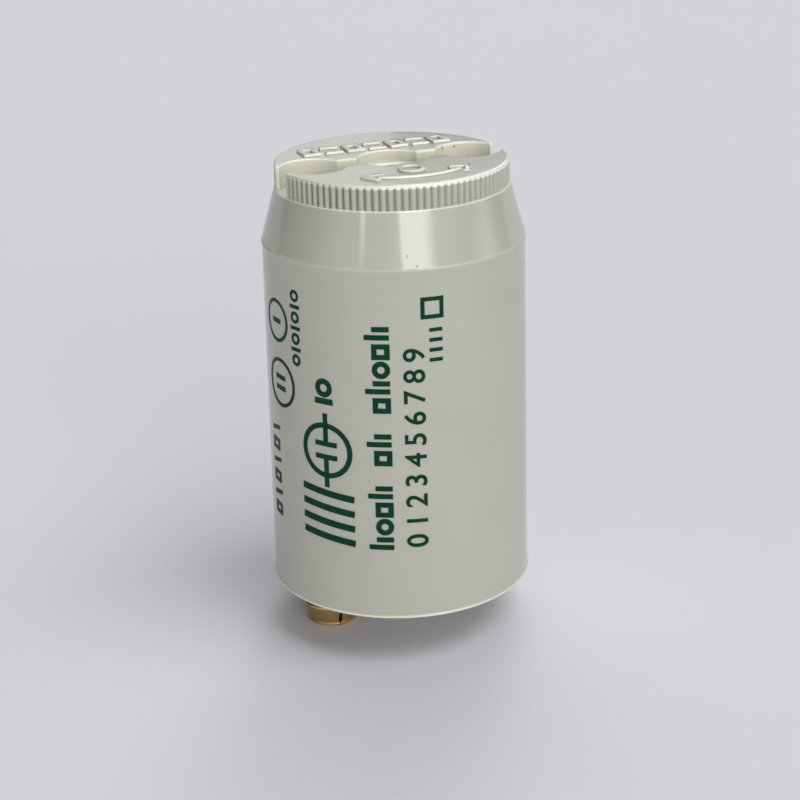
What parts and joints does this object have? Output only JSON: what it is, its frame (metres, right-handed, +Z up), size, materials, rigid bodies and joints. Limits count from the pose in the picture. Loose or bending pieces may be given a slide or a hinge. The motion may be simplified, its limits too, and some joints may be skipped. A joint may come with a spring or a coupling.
{
  "type": "fluorescent starter",
  "caption": "Glow starter for a fluorescent lamp: tapered plastic canister with a knurled, slotted cap and two brass contact pins.",
  "frame": {"origin": "on the floor under the object, midway between the two contact pins", "axes": "+Z up along the canister's axis, from the pins to the knurled cap; +X through the right contact pin; the printed side faces -Y"},
  "size_m": [0.0216, 0.0216, 0.0391],
  "materials": {
    "housing": "semi-gloss moulded plastic, grey-cream",
    "base": "matt moulded plastic, pale grey",
    "pins": "rolled sheet, slightly dull",
    "bulb_glass": "clear",
    "bimetal": "rolled strip",
    "wires": "tinned wire",
    "capacitor": "dipped resin"
  },
  "bodies": {
    "root": {"canister": "housing", "base_disc": "base", "contact_pin_left": "pins", "contact_pin_right": "pins", "glow_bulb_envelope": "bulb_glass", "glow_bulb_stem": "bulb_glass", "bimetal_strip": "bimetal", "fixed_electrode": "wires", "lead_in_wire_a": "wires", "lead_in_wire_b": "wires", "capacitor_body": "capacitor", "capacitor_lead_a": "wires", "capacitor_lead_b": "wires"}
  },
  "joints": []
}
━━━━━━━━
● Given exercise: Print the listing above in full, exactly as it is.

● Full solution:
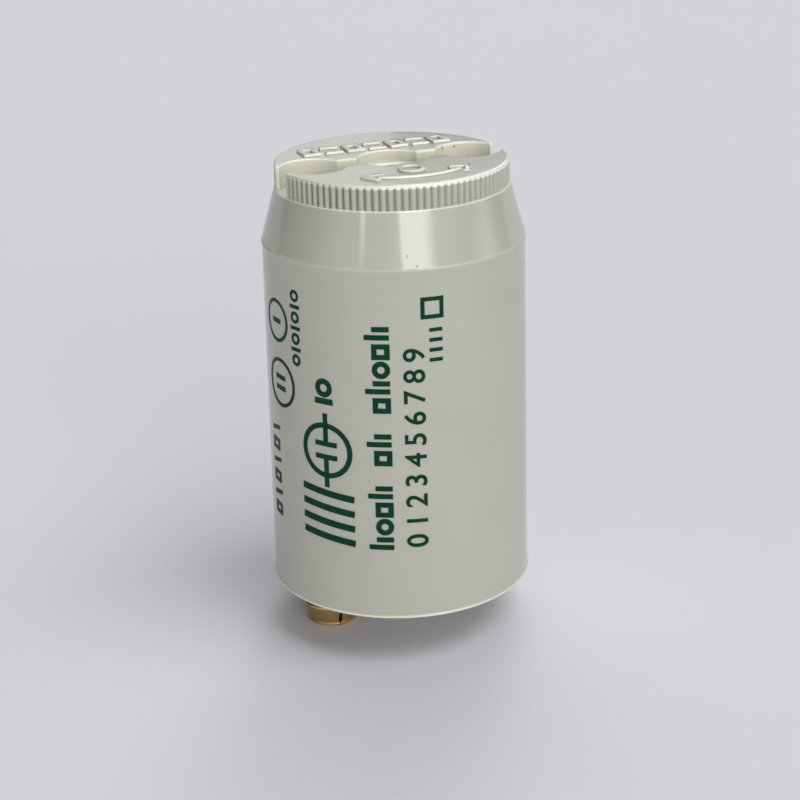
What parts and joints does this object have? Output only JSON: what it is, its frame (metres, right-handed, +Z up), size, materials, rigid bodies and joints. Limits count from the pose in the picture. Loose or bending pieces may be given a slide or a hinge. The motion may be simplified, its limits too, and some joints may be skipped. A joint may come with a spring or a coupling.
{
  "type": "fluorescent starter",
  "caption": "Glow starter for a fluorescent lamp: tapered plastic canister with a knurled, slotted cap and two brass contact pins.",
  "frame": {"origin": "on the floor under the object, midway between the two contact pins", "axes": "+Z up along the canister's axis, from the pins to the knurled cap; +X through the right contact pin; the printed side faces -Y"},
  "size_m": [0.0216, 0.0216, 0.0391],
  "materials": {
    "housing": "semi-gloss moulded plastic, grey-cream",
    "base": "matt moulded plastic, pale grey",
    "pins": "rolled sheet, slightly dull",
    "bulb_glass": "clear",
    "bimetal": "rolled strip",
    "wires": "tinned wire",
    "capacitor": "dipped resin"
  },
  "bodies": {
    "root": {"canister": "housing", "base_disc": "base", "contact_pin_left": "pins", "contact_pin_right": "pins", "glow_bulb_envelope": "bulb_glass", "glow_bulb_stem": "bulb_glass", "bimetal_strip": "bimetal", "fixed_electrode": "wires", "lead_in_wire_a": "wires", "lead_in_wire_b": "wires", "capacitor_body": "capacitor", "capacitor_lead_a": "wires", "capacitor_lead_b": "wires"}
  },
  "joints": []
}